What is the difference between mirrorless camera and a DSLR?

I don't know what has been written in other posts which specifically or vaguely in a more confusing way answer your question but think of a periscope in an old WW2 submarine. Light came in at the top was bounced around by mirrors down a tube into the captains eye piece, its the same in a (D) SLR only on a smaller modern scale.

A mirrorless camera doesn't have this mirror system and instead relies on binary code (digital signal) to produce what you see in the eye piece or the HD screen on the back of your camera/ phone.

Why did I puttee (D) in DSLR in brackets: D in DSLR stands for digital. It gets slightly complicated now, for me to explain in a short sentence. Essentially in the old days SLRs used film, today film has been replaced by a sensor board/plate. So todays DSLRSs combine the old style periscope technology with modern binary technology.

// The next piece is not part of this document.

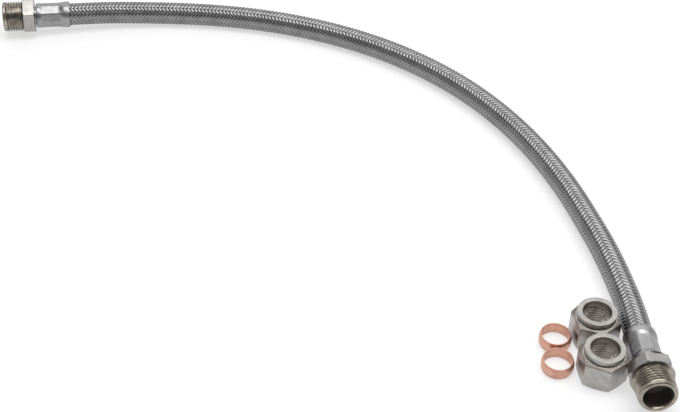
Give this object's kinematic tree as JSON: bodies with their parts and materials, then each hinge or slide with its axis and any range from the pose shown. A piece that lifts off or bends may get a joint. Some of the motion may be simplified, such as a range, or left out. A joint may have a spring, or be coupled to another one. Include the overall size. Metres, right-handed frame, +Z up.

Whats the brass tax difference: because mirrorless cameras don't incorporate a true the periscope system they have no mirrors and are therefore lighter.
 
I don't know what has been written in other posts which specifically or vaguely in a more confusing way answer your question but think of a periscope in an old WW2 submarine. Light came in at the top was bounced around by mirrors down a tube into the captains eye piece, its the same in a (D) SLR only on a smaller modern scale.

A mirrorless camera doesn't have this mirror system and instead relies on binary code (digital signal) to produce what you see in the eye piece or the HD screen on the back of your camera/ phone.

Why did I puttee (D) in DSLR in brackets: D in DSLR stands for digital. It gets slightly complicated now, for me to explain in a short sentence. Essentially in the old days SLRs used film, today film has been replaced by a sensor board/plate. So todays DSLRSs combine the old style periscope technology with modern binary technology.

Whats the brass tax difference: because mirrorless cameras don't incorporate a true the periscope system they have no mirrors and are therefore lighter.
Without the mirror system, you do not have a reflex, hence no slr. A single-lens reflex camera (SLR) is a camera that typically uses a mirror and prism system (hence "reflex" from the mirror's reflection) that permits the photographer to view through the lens and see exactly what will be captured.

No mirror, no reflex. No reflex, no SLR. No SLR, no DSLR. Thus the term mirrorless camera.